Al’s No. 1 Italian Beef, Chicago
It’s a good thing I got this trip out of the way on my first trip to the Windy City, because it’s the one of Chicago’s three iconic foods that Amy won’t touch because of her distaste for beef. Along with pizza and hot dogs, Chicago is also well-known for Italian beef, a sandwich that is native to Illinois, only venturing outside the Prairie State on rare occasions.
Most of these occasions have been when stands have been set up in Wisconsin or Indiana, as these states are close enough to Chicagoland that having the beef sandwiches there is an absolute necessity for residents of these places. But the sandwich is so popular that Chicago natives, after moving away from the Windy City, have taken it far away from the shores of Lake Michigan and set up shop selling them in places like Florida, Texas and California. There is even a website that tracks where people can find authentic Chicago Italian beef, with the sandwich now being available in 46 states.
So what exactly is an Italian beef sandwich? It’s a roast beef sandwich, with the beef sliced paper-thin, and the sandwich topped with any or all of giardiniera, peppers and beef broth, served on a thick roll of Italian bread. The bread has to be thick by design, because of the broth soaking into the bread, which would otherwise cause it to fall apart, similar to the Thurman Burger or the Polish Girl. The creator of the sandwich isn’t for sure, but the oldest known vendor of the sandwich is Al’s Italian Beef, which has been around since 1938.

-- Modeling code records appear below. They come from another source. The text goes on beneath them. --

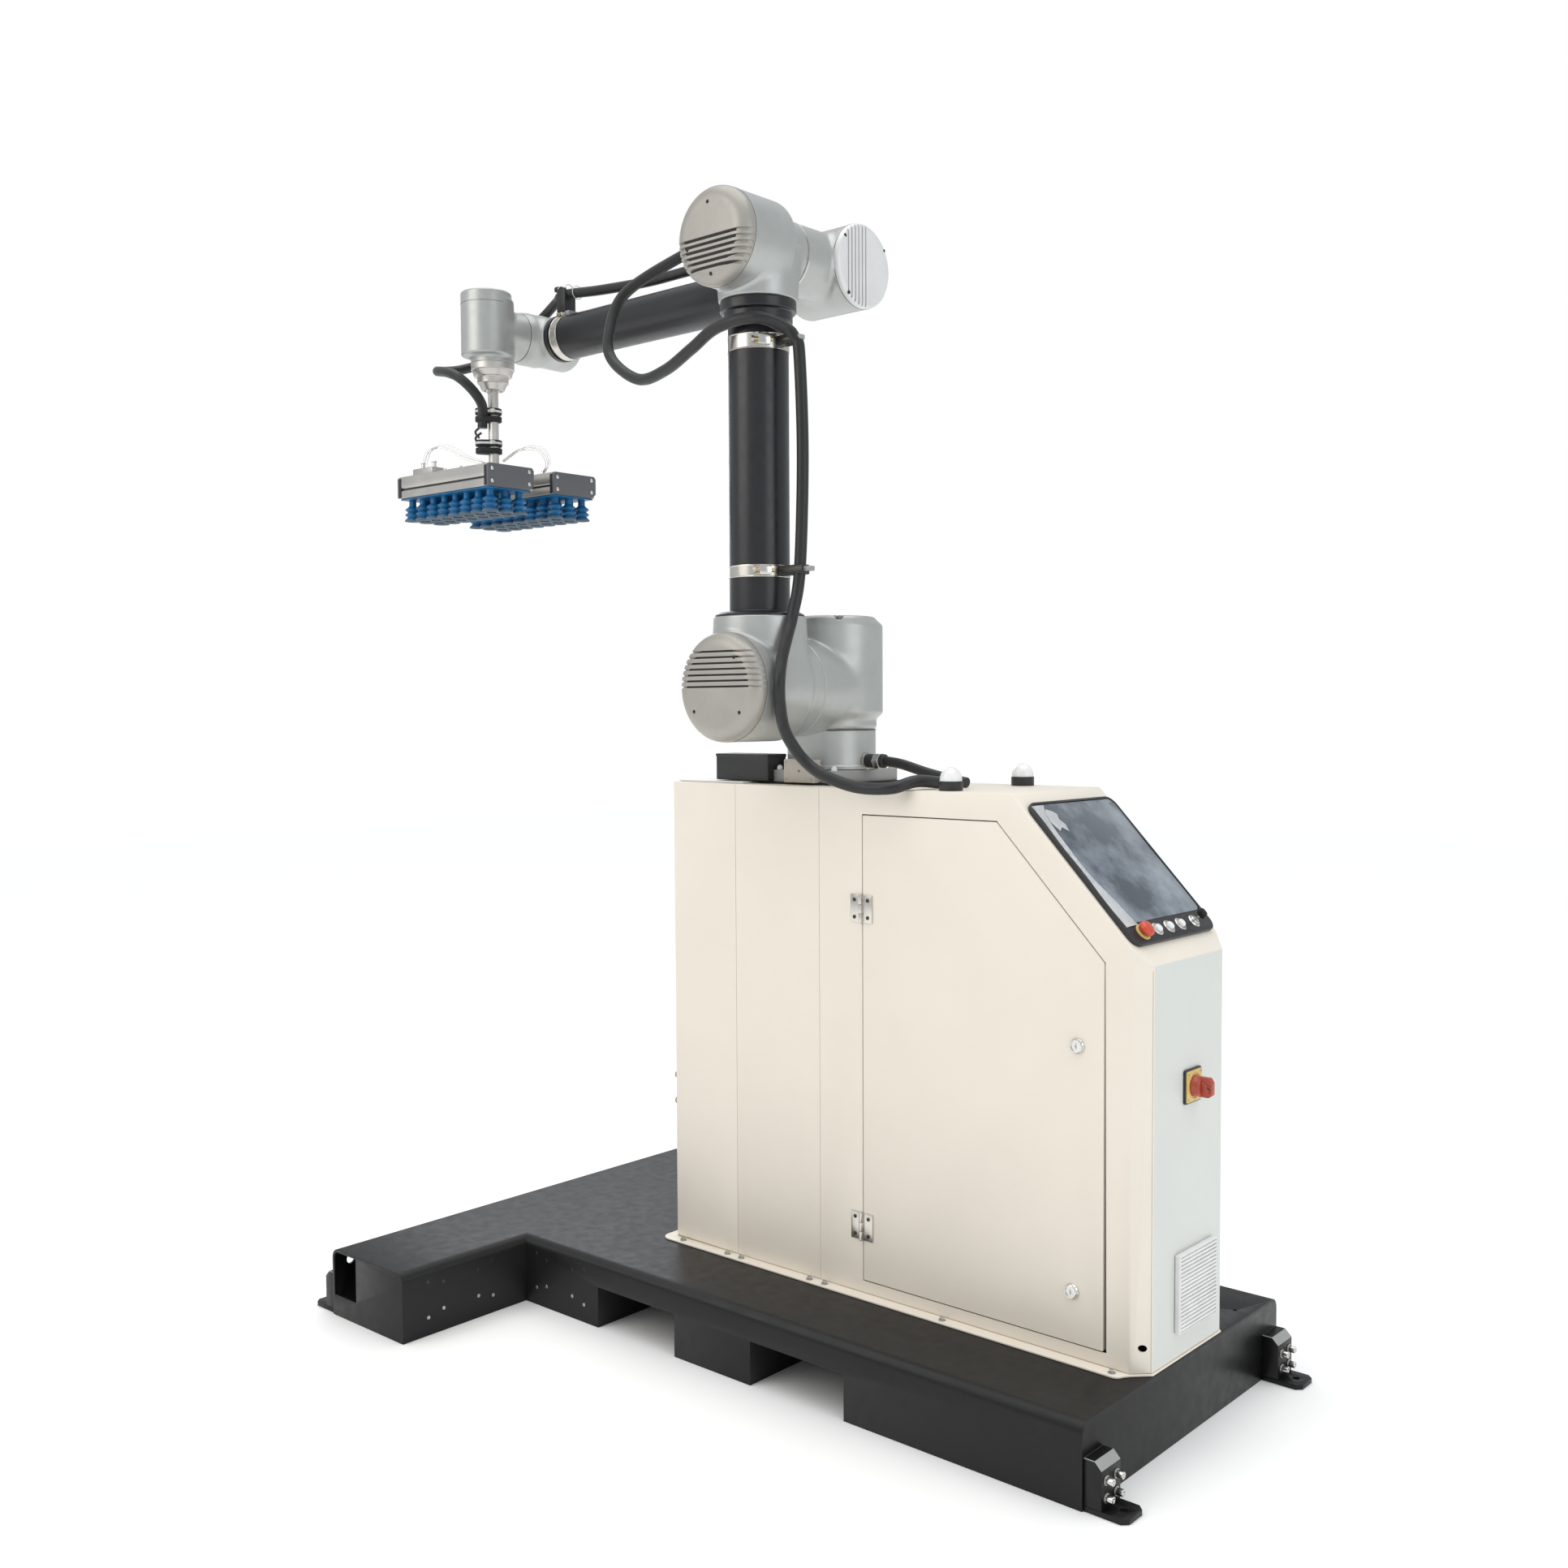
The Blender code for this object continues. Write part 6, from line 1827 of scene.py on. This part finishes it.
# ---------------------------------------------------------------- hoses
HOSE_ROUTE = [
    (0.352, -0.080, CAB_TOP + 0.0128), (0.345, -0.150, 1.2310), (0.318, -0.198, 1.2180),
    (0.246, -0.216, 1.2190),
    (0.178, -0.236, 1.2410), (0.138, -0.247, 1.2680), (0.118, -0.265, 1.3020), (0.111, -0.284, 1.3380),
    (0.123, -0.310, 1.3850), (0.130, -0.320, 1.4310), (0.119, -0.300, 1.4770), (0.112, -0.275, 1.5250),
    (0.106, -0.250, 1.5730), (0.112, ARM_Y, 1.6670), (0.121, ARM_Y, 1.8980), (0.113, ARM_Y, 2.1040),
    (0.104, -0.238, 2.1340), (0.092, -0.250, 2.1540), (0.058, -0.305, 2.1730), (-0.036, -0.320, 2.1650),
    (-0.121, -0.310, 2.1360), (-0.221, -0.290, 2.1090), (-0.325, -0.270, 2.1070), (-0.430, -0.250, 2.1650),
    (-0.461, -0.235, 2.2280), (-0.455, -0.190, 2.3310), (-0.335, -0.120, 2.4100), (-0.240, -0.085, 2.4400),
    (-0.185, -0.020, 2.4550), (-0.200, 0.050, 2.4580), (-0.280, 0.075, 2.4500), (-0.370, 0.060, 2.4420),
    (-0.489, 0.030, 2.4300), (-0.600, 0.016, 2.4250), (-0.762, FOREARM_Y, 2.4340),
    (-0.900, FOREARM_Y, 2.4460),
    (-0.955, 0.035, 2.4420), (-1.020, 0.050, 2.4220), (-1.085, 0.030, 2.3700), (-1.122, -0.030, 2.3100),
    (-1.148, -0.120, 2.2720), (-1.152, -0.175, 2.2580), (-1.135, -0.215, 2.2500), (-1.070, -0.232, 2.2350),
    (-1.018, -0.235, 2.2140), (-0.991, -0.214, 2.1820), (-0.991, -0.186, 2.1500), (-1.006, -0.173, 2.1200),
    (-1.008, -0.172, 2.0950),
]


def nearest(line, point):
    return int(np.argmin(np.linalg.norm(line - np.array(point), axis=1)))


def hose():
    """The hose from the cabinet to the gripper, in stretches: a stretch on one body rides with it, a stretch
    across a joint is left unattached.
    """
    line = spaced_along(HOSE_ROUTE, 0.006)
    marks = [0] + [
        nearest(line, p)
        for p in (HOSE_ROUTE[6], HOSE_ROUTE[13], HOSE_ROUTE[15], HOSE_ROUTE[35], HOSE_ROUTE[40])
    ] + [len(line) - 1]
    pieces = [
        (
            "hose_from_cabinet", ("station", "shoulder"), (0.318, -0.198, 1.218), (0.138, -0.247, 1.268),
            ["hose_lower"],
        ),
        ("hose_at_shoulder", ("shoulder", "upper_arm"), (0.111, -0.284, 1.338), (0.106, -0.250, 1.620), []),
        ("hose_on_upper_arm", ("upper_arm",), None, None, ["hose_upper_run"]),
        (
            "hose_over_elbow", ("upper_arm", "forearm"), (-0.036, -0.320, 2.165), (-0.335, -0.120, 2.410),
            ["hose_elbow"],
        ),
        (
            "hose_over_wrist", ("forearm", "wrist"), (-0.955, 0.035, 2.442), (-1.122, -0.030, 2.310),
            ["hose_wrist"],
        ),
        ("hose_to_tool", ("wrist", "tool"), (-1.152, -0.175, 2.258), (-0.991, -0.186, 2.150), []),
    ]
    for (title, bodies, start, end, nodes), a, b in zip(pieces, marks, marks[1:]):
        mesh = tube(line[a:b + 1], HOSE_R, 22)
        thing = shown(title, [(mesh, HOSE)], bodies[0] if len(bodies) == 1 else None, nodes)
        if len(bodies) > 1:
            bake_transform(thing)


def cables():
    """The arm's own cable, and the clear air tubes on the gripper."""
    route = [
        (0.1530, 0.000, 1.2640), (0.200, -0.003, 1.2580), (0.270, -0.010, 1.2420), (0.345, -0.025, 1.2300),
        (0.385, -0.030, CAB_TOP + 0.0113),
    ]
    cable = tube(spaced_along(route, 0.006), 0.011, 18)
    parts = [(cable, HOSE)]
    shown("arm_cable", parts, "station", ["robot_cable"])
    bar_top = high("near_bar").z
    left = [
        (-1.130, -0.250, bar_top + 0.004), (-1.165, -0.240, 2.010), (-1.180, -0.215, 2.050),
        (-1.150, -0.190, 2.060), (-1.090, -0.170, 2.030), (-1.010, -0.150, 2.005),
    ]
    right = [
        (-0.870, -0.090, bar_top + 0.004), (-0.850, -0.095, 2.000), (-0.865, -0.110, 2.030),
        (-0.910, -0.130, 2.035), (-0.960, -0.145, 2.010),
    ]
    for title, route, node in (
        ("clear_tube_left", left, "air_tube_left"), ("clear_tube_right", right, "air_tube_right"),
    ):
        line = spaced_along(route, 0.004)
        second = line + np.array([0.006, 0.010, 0.006]) * np.sin(
            np.linspace(0, math.pi, len(line))
        )[:, None]
        shown(
            title, [(tube(line, 0.0030, 14), CLEAR), (tube(second, 0.0024, 14), CLEAR)], "tool", [node],
        )


hose()
cables()


# ---------------------------------------------------------------- stage, lights and camera
def stage():
    """A plain pale floor and soft studio light."""
    floor = linked("floor", box((-14, -14, -0.02), (14, 14, -0.0005)))
    n = Nodes("studio_floor", (0.93, 0.93, 0.93), 0.9)
    n.colour(n.mix(n.noise(2.0, 2), (0.955, 0.95, 0.94), (0.965, 0.96, 0.95)))
    floor.data.materials.append(n.material)
    world = bpy.data.worlds.new("studio")
    bpy.context.scene.world = world
    world.use_nodes = True
    tree = world.node_tree
    sky = tree.nodes["Background"]
    sky.inputs["Color"].default_value = (0.90, 0.93, 0.96, 1)
    sky.inputs["Strength"].default_value = 0.62
    seen = tree.nodes.new("ShaderNodeBackground")
    seen.inputs["Color"].default_value = (1, 1, 1, 1)
    path = tree.nodes.new("ShaderNodeLightPath")
    mix = tree.nodes.new("ShaderNodeMixShader")
    tree.links.new(path.outputs["Is Camera Ray"], mix.inputs[0])
    tree.links.new(sky.outputs[0], mix.inputs[1])
    tree.links.new(seen.outputs[0], mix.inputs[2])
    tree.links.new(mix.outputs[0], tree.nodes["World Output"].inputs["Surface"])
    sun = bpy.data.lights.new("overhead", "SUN")
    sun.energy = 1.55
    sun.angle = math.radians(70)
    linked("overhead", sun)
    lamps = [
        ("key", (-1.6, -4.2, 3.6), (0.1, 0, 1.1), 3.2, 60, (1.0, 0.955, 0.89)),
        ("side", (4.4, -0.4, 2.4), (0.2, 0, 1.0), 2.6, 28, (0.93, 0.97, 1.0)),
        ("rear", (-4.2, 2.6, 3.2), (0, 0, 1.4), 2.4, 30, (0.95, 0.98, 1.0)),
    ]
    for name, at, aim, size, power, colour in lamps:
        light = bpy.data.lights.new(name, "AREA")
        light.size = size
        light.energy = power
        light.color = colour
        turn = (Vector(aim) - Vector(at)).to_track_quat("-Z", "Y").to_matrix().to_4x4()
        linked(name, light).matrix_world = Matrix.Translation(at) @ turn


def camera():
    """The camera at the photograph's angle."""
    azimuth, pitch, roll = (math.radians(v) for v in (131.53, -2.71, -0.29))
    ahead = Vector((
        math.cos(pitch) * math.cos(azimuth), math.cos(pitch) * math.sin(azimuth), math.sin(pitch),
    ))
    right = ahead.cross(Z).normalized()
    up = right.cross(ahead)
    turned_right = right * math.cos(roll) + up * math.sin(roll)
    turned_up = up * math.cos(roll) - right * math.sin(roll)
    lens = bpy.data.cameras.new("camera")
    lens.sensor_width = 36
    lens.lens = 36.2
    lens.clip_end = 60
    turn = Matrix((turned_right, turned_up, -ahead)).transposed().to_4x4()
    eye = linked("camera", lens)
    eye.matrix_world = Matrix.Translation((2.2475, -2.698, 1.377)) @ turn
    bpy.context.scene.camera = eye


stage()
camera()
bpy.context.scene.view_settings.view_transform = "Standard"
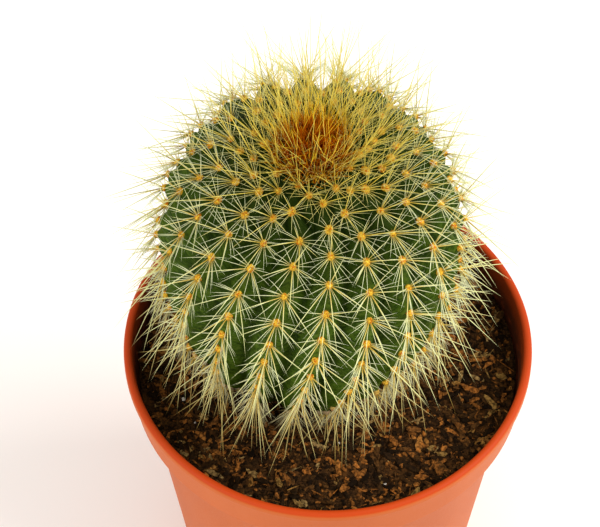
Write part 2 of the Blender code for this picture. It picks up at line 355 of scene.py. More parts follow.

Basically, the sandwich traces its roots back to before World War II, and likely comes as a result of rations. The founders of Al’s decided that if they could slice the beef incredibly thin, a slab of roast beef could feed five times as many people. From there, the sandwich was born. There really isn’t a lot to the sandwich in terms of complexity, which isn’t a bad thing at all. Every sandwich at Al’s starts with slow-roasted beef blended with Al’s own blend of spices before it’s sliced and loaded on the roll.
From there, you have the option of going with either a hot or sweet flavor to the sandwich, or even both. For those who like it hot, giardiniera is the condiment of choice. Giardiniera is kind of a mix of relish and mixed vegetables, with a little heat thrown in for good measure. Celery forms most of the base, along with vinegar, while other vegetables and spices are added to the mix to create the flavor. Sweet peppers are also an option, giving you a sandwich topped with a couple of the mild green peppers.
Finally, the sandwich is dipped into the beef broth, creating the need for the thick Italian bread mentioned earlier. Depending on how juicy you like the sandwich, it can be dipped just slightly, multiple times or it can become so juicy that even the Italian bread has trouble staying in one piece. I’m not sure who needs that much broth, but whatever works for you.
For me, what worked was one dip with sweet peppers. It’s a wonderful combination. The thin beef has been cooked to perfection, and when the juice is added to give it extra flavor and help the sandwich go down easier, it’s simply fantastic. Throw in the natural sweet and mild taste of the sweet pepper, and you have a sandwich that stays hot and juicy from start to finish.
I also have to say, you definitely need at least some broth on this sandwich. The beef is good on its own, but it’s the juices that really make this thing stand out. Without the juice, you just have a regular sandwich and fries that you could get at any sandwich store. With it, you have a true taste of Chicago. If beef is something you enjoy, you’ll find a great meal here.
Time to go: Lunch or dinner. Al’s does have a few locations that are open until well past midnight, but not all of them are. Check before you go.
Wait during my visit: None. Came right after a Chicago Cubs game, and was far enough from Wrigley that ballpark traffic was nonexistent.
Location: Al’s can be found all over Chicagoland. My location was in Wrigleyville, at 3420 N. Clark on Chicago’s North Side. Its site also says locations are coming to Las Vegas and San Jose.
Cost: You should be fine for around $10 here.
Parking: At some locations, there will be plenty. At others, dream on. This one falls in the “dream on” category. Your best bet for those in the city is to take the CTA train (everyone calls it the L for “elevated train”, but that looks confusing in print, so I stick with calling it CTA. Plus, the train isn’t always elevated, as the Blue and Red Lines both go underground. Accuracy counts to me.) to the closest stop and walk from there.
Seating arrangement: It’s chairs and stools here.